#### Stated exercise:
Exactly as given, repeat all of the entries.

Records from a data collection
○ ○ ○ ○
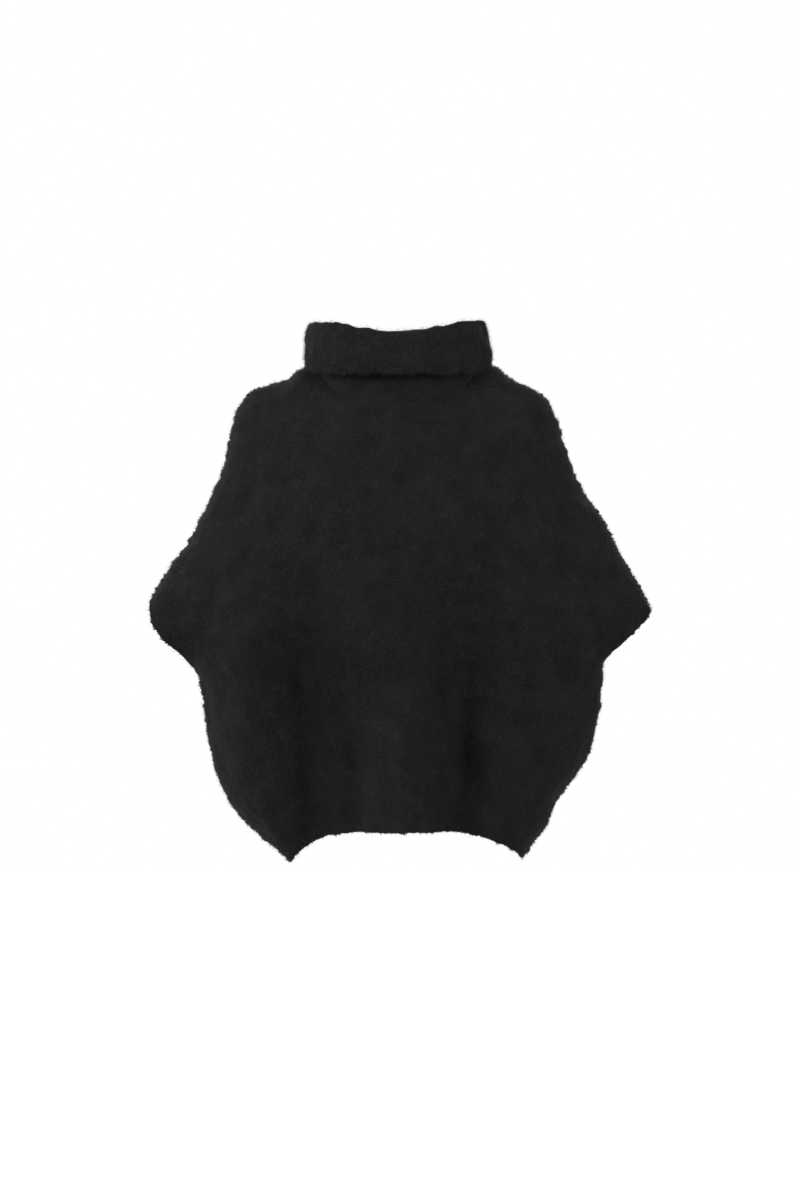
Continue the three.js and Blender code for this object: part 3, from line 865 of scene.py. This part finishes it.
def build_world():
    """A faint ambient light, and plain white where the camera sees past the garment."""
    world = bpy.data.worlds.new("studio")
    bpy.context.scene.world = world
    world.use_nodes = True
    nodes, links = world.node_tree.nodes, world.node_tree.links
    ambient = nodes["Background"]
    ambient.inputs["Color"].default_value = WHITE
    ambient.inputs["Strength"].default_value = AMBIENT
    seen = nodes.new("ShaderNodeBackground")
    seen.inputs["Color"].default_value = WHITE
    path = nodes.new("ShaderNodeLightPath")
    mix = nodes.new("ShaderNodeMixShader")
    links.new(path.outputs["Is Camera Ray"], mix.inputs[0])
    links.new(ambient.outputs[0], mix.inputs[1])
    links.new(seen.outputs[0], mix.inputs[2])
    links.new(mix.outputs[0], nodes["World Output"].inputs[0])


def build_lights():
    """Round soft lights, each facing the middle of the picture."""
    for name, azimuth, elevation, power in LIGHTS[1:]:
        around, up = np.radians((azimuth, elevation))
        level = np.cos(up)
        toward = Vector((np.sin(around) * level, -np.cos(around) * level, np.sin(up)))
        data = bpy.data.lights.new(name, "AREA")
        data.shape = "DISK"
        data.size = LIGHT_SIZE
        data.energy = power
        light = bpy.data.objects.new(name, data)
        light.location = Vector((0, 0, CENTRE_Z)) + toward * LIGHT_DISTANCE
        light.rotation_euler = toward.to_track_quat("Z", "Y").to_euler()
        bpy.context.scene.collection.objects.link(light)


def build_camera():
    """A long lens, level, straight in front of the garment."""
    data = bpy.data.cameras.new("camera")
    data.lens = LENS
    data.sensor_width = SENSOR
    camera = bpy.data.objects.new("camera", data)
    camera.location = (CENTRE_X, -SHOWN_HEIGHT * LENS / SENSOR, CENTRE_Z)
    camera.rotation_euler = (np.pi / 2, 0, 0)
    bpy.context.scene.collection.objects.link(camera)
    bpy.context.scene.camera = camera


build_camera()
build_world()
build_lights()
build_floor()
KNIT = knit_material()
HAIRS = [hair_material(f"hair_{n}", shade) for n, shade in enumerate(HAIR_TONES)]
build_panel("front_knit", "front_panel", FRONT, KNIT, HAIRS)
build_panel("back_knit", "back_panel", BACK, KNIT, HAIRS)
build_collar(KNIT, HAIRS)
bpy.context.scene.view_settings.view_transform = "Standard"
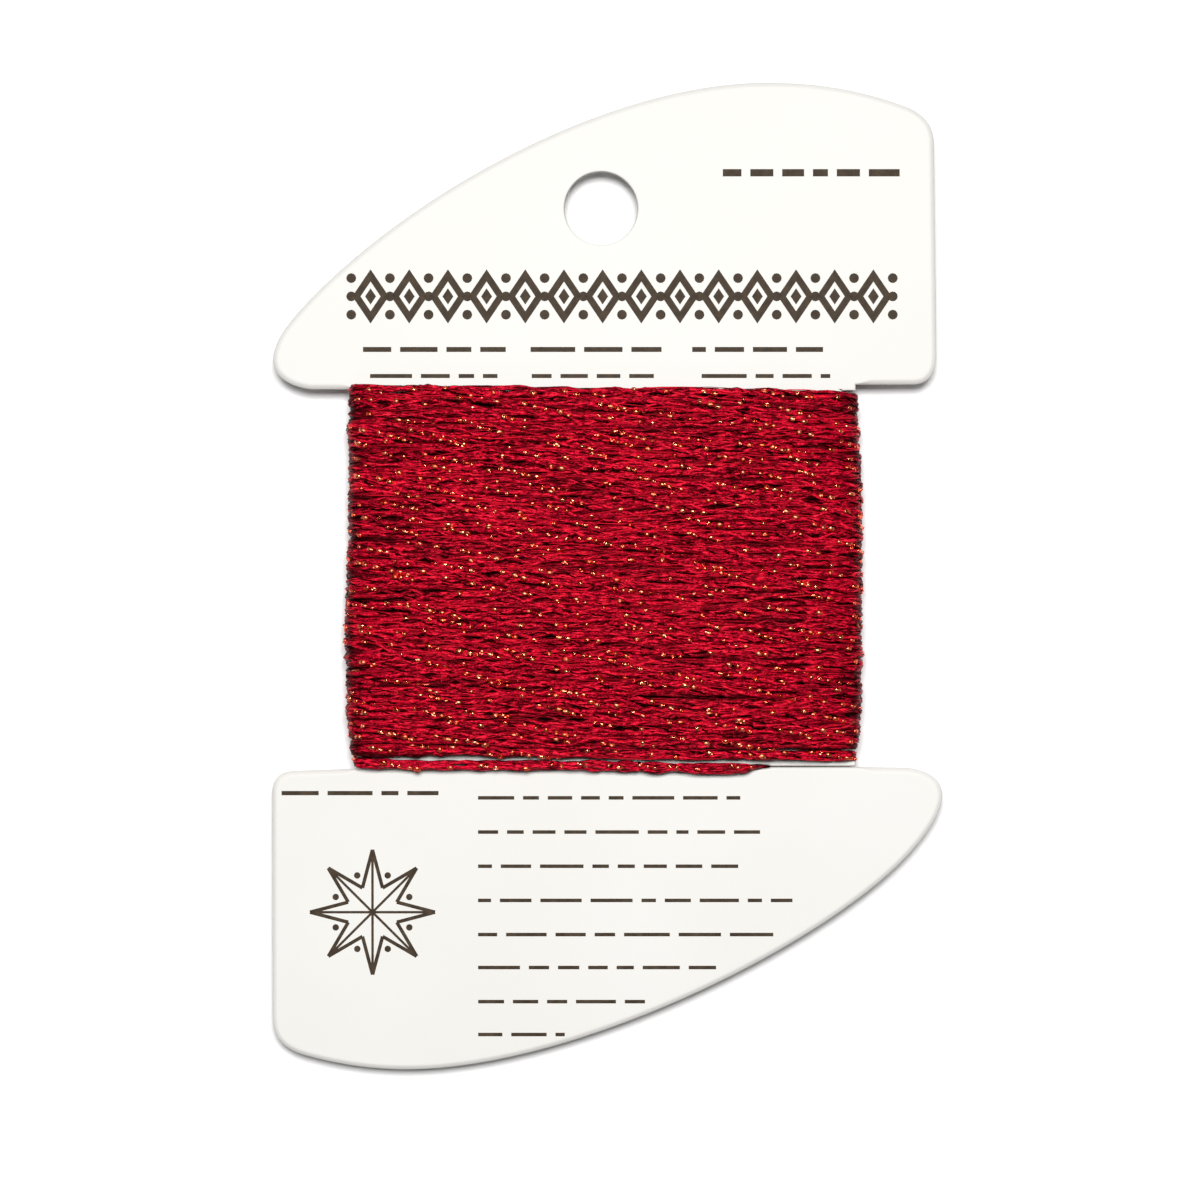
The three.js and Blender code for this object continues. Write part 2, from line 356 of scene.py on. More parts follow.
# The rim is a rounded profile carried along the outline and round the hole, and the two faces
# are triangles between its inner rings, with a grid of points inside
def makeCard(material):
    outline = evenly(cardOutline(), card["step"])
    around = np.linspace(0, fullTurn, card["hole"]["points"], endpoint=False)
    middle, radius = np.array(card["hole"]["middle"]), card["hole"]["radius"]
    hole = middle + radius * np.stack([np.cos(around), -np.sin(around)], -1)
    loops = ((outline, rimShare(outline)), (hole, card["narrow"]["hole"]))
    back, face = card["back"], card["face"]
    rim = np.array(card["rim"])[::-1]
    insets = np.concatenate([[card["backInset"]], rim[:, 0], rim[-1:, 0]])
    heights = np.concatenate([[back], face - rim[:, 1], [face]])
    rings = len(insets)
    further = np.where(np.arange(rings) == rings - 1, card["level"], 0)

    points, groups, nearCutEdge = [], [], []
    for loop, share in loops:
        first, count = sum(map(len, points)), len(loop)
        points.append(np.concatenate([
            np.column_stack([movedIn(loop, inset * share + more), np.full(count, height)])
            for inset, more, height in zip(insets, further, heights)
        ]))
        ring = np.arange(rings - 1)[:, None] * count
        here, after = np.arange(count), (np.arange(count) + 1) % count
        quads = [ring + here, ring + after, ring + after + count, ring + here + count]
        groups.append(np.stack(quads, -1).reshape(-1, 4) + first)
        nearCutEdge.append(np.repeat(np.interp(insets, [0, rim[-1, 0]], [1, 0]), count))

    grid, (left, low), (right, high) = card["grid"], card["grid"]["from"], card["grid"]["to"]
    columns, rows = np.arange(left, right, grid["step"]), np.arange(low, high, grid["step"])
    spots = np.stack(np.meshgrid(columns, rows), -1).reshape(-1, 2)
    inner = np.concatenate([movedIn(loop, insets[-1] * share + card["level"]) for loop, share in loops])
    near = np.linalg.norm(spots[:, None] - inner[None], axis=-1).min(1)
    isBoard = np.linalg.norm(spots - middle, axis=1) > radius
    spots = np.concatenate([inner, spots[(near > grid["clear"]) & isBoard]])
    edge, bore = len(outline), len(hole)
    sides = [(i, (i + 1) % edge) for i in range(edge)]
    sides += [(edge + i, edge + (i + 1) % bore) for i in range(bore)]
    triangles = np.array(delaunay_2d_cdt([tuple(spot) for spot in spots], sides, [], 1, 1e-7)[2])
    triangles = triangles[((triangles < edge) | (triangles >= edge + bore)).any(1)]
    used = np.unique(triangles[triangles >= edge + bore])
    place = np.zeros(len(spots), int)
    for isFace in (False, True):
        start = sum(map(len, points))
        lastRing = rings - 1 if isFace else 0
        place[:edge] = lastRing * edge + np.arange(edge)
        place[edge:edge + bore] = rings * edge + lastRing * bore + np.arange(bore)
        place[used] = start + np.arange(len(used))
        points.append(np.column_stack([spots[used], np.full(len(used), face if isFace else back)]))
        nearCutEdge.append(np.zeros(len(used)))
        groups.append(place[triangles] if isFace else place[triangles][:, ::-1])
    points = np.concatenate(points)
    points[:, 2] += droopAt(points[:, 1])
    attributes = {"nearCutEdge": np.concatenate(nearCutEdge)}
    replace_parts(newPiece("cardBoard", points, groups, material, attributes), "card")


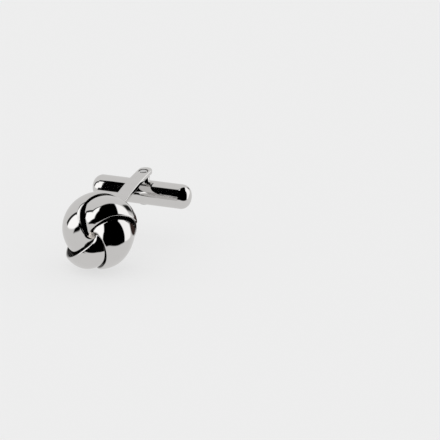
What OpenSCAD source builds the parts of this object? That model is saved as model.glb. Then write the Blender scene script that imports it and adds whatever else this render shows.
○ ○ ○ ○
#### Complete answer:
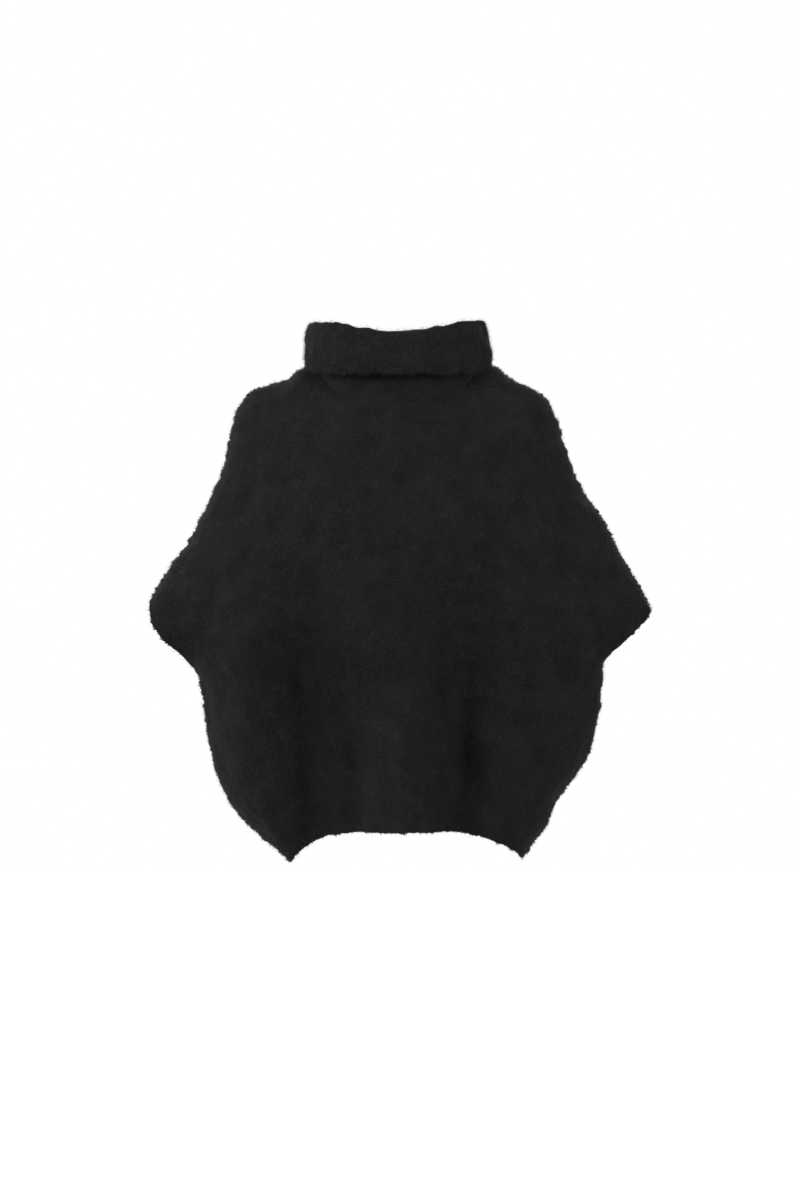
Continue the three.js and Blender code for this object: part 3, from line 865 of scene.py. This part finishes it.
def build_world():
    """A faint ambient light, and plain white where the camera sees past the garment."""
    world = bpy.data.worlds.new("studio")
    bpy.context.scene.world = world
    world.use_nodes = True
    nodes, links = world.node_tree.nodes, world.node_tree.links
    ambient = nodes["Background"]
    ambient.inputs["Color"].default_value = WHITE
    ambient.inputs["Strength"].default_value = AMBIENT
    seen = nodes.new("ShaderNodeBackground")
    seen.inputs["Color"].default_value = WHITE
    path = nodes.new("ShaderNodeLightPath")
    mix = nodes.new("ShaderNodeMixShader")
    links.new(path.outputs["Is Camera Ray"], mix.inputs[0])
    links.new(ambient.outputs[0], mix.inputs[1])
    links.new(seen.outputs[0], mix.inputs[2])
    links.new(mix.outputs[0], nodes["World Output"].inputs[0])


def build_lights():
    """Round soft lights, each facing the middle of the picture."""
    for name, azimuth, elevation, power in LIGHTS[1:]:
        around, up = np.radians((azimuth, elevation))
        level = np.cos(up)
        toward = Vector((np.sin(around) * level, -np.cos(around) * level, np.sin(up)))
        data = bpy.data.lights.new(name, "AREA")
        data.shape = "DISK"
        data.size = LIGHT_SIZE
        data.energy = power
        light = bpy.data.objects.new(name, data)
        light.location = Vector((0, 0, CENTRE_Z)) + toward * LIGHT_DISTANCE
        light.rotation_euler = toward.to_track_quat("Z", "Y").to_euler()
        bpy.context.scene.collection.objects.link(light)


def build_camera():
    """A long lens, level, straight in front of the garment."""
    data = bpy.data.cameras.new("camera")
    data.lens = LENS
    data.sensor_width = SENSOR
    camera = bpy.data.objects.new("camera", data)
    camera.location = (CENTRE_X, -SHOWN_HEIGHT * LENS / SENSOR, CENTRE_Z)
    camera.rotation_euler = (np.pi / 2, 0, 0)
    bpy.context.scene.collection.objects.link(camera)
    bpy.context.scene.camera = camera


build_camera()
build_world()
build_lights()
build_floor()
KNIT = knit_material()
HAIRS = [hair_material(f"hair_{n}", shade) for n, shade in enumerate(HAIR_TONES)]
build_panel("front_knit", "front_panel", FRONT, KNIT, HAIRS)
build_panel("back_knit", "back_panel", BACK, KNIT, HAIRS)
build_collar(KNIT, HAIRS)
bpy.context.scene.view_settings.view_transform = "Standard"
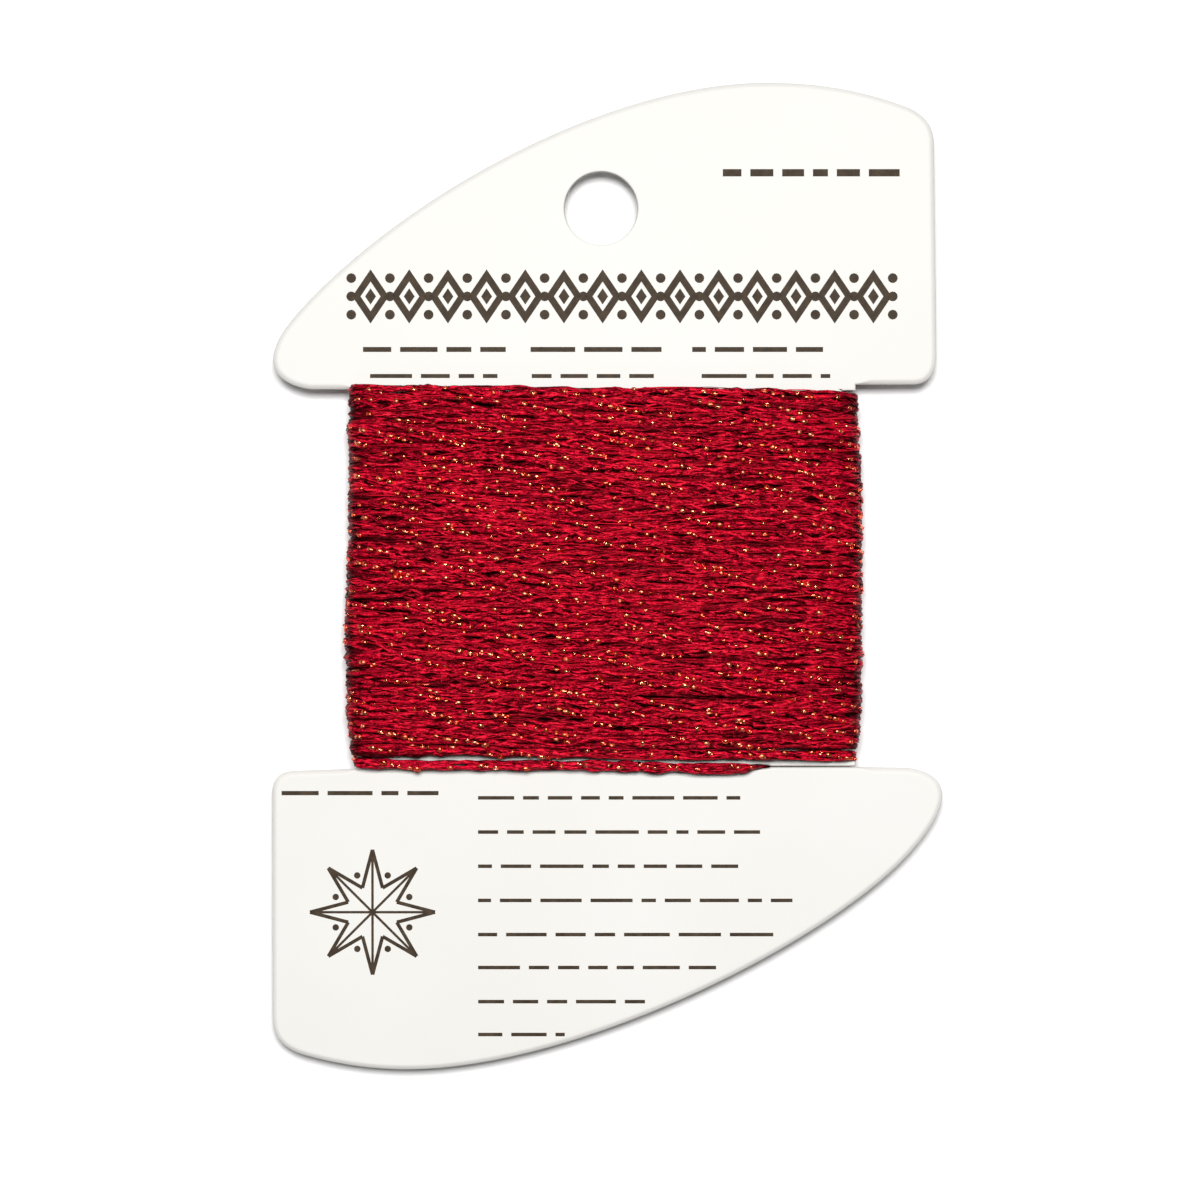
The three.js and Blender code for this object continues. Write part 2, from line 356 of scene.py on. More parts follow.
# The rim is a rounded profile carried along the outline and round the hole, and the two faces
# are triangles between its inner rings, with a grid of points inside
def makeCard(material):
    outline = evenly(cardOutline(), card["step"])
    around = np.linspace(0, fullTurn, card["hole"]["points"], endpoint=False)
    middle, radius = np.array(card["hole"]["middle"]), card["hole"]["radius"]
    hole = middle + radius * np.stack([np.cos(around), -np.sin(around)], -1)
    loops = ((outline, rimShare(outline)), (hole, card["narrow"]["hole"]))
    back, face = card["back"], card["face"]
    rim = np.array(card["rim"])[::-1]
    insets = np.concatenate([[card["backInset"]], rim[:, 0], rim[-1:, 0]])
    heights = np.concatenate([[back], face - rim[:, 1], [face]])
    rings = len(insets)
    further = np.where(np.arange(rings) == rings - 1, card["level"], 0)

    points, groups, nearCutEdge = [], [], []
    for loop, share in loops:
        first, count = sum(map(len, points)), len(loop)
        points.append(np.concatenate([
            np.column_stack([movedIn(loop, inset * share + more), np.full(count, height)])
            for inset, more, height in zip(insets, further, heights)
        ]))
        ring = np.arange(rings - 1)[:, None] * count
        here, after = np.arange(count), (np.arange(count) + 1) % count
        quads = [ring + here, ring + after, ring + after + count, ring + here + count]
        groups.append(np.stack(quads, -1).reshape(-1, 4) + first)
        nearCutEdge.append(np.repeat(np.interp(insets, [0, rim[-1, 0]], [1, 0]), count))

    grid, (left, low), (right, high) = card["grid"], card["grid"]["from"], card["grid"]["to"]
    columns, rows = np.arange(left, right, grid["step"]), np.arange(low, high, grid["step"])
    spots = np.stack(np.meshgrid(columns, rows), -1).reshape(-1, 2)
    inner = np.concatenate([movedIn(loop, insets[-1] * share + card["level"]) for loop, share in loops])
    near = np.linalg.norm(spots[:, None] - inner[None], axis=-1).min(1)
    isBoard = np.linalg.norm(spots - middle, axis=1) > radius
    spots = np.concatenate([inner, spots[(near > grid["clear"]) & isBoard]])
    edge, bore = len(outline), len(hole)
    sides = [(i, (i + 1) % edge) for i in range(edge)]
    sides += [(edge + i, edge + (i + 1) % bore) for i in range(bore)]
    triangles = np.array(delaunay_2d_cdt([tuple(spot) for spot in spots], sides, [], 1, 1e-7)[2])
    triangles = triangles[((triangles < edge) | (triangles >= edge + bore)).any(1)]
    used = np.unique(triangles[triangles >= edge + bore])
    place = np.zeros(len(spots), int)
    for isFace in (False, True):
        start = sum(map(len, points))
        lastRing = rings - 1 if isFace else 0
        place[:edge] = lastRing * edge + np.arange(edge)
        place[edge:edge + bore] = rings * edge + lastRing * bore + np.arange(bore)
        place[used] = start + np.arange(len(used))
        points.append(np.column_stack([spots[used], np.full(len(used), face if isFace else back)]))
        nearCutEdge.append(np.zeros(len(used)))
        groups.append(place[triangles] if isFace else place[triangles][:, ::-1])
    points = np.concatenate(points)
    points[:, 2] += droopAt(points[:, 1])
    attributes = {"nearCutEdge": np.concatenate(nearCutEdge)}
    replace_parts(newPiece("cardBoard", points, groups, material, attributes), "card")


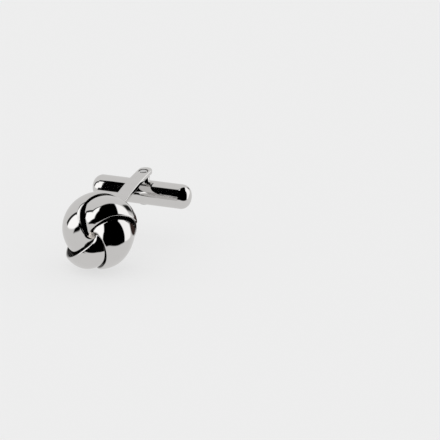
What OpenSCAD source builds the parts of this object? That model is saved as model.glb. Then write the Blender scene script that imports it and adds whatever else this render shows.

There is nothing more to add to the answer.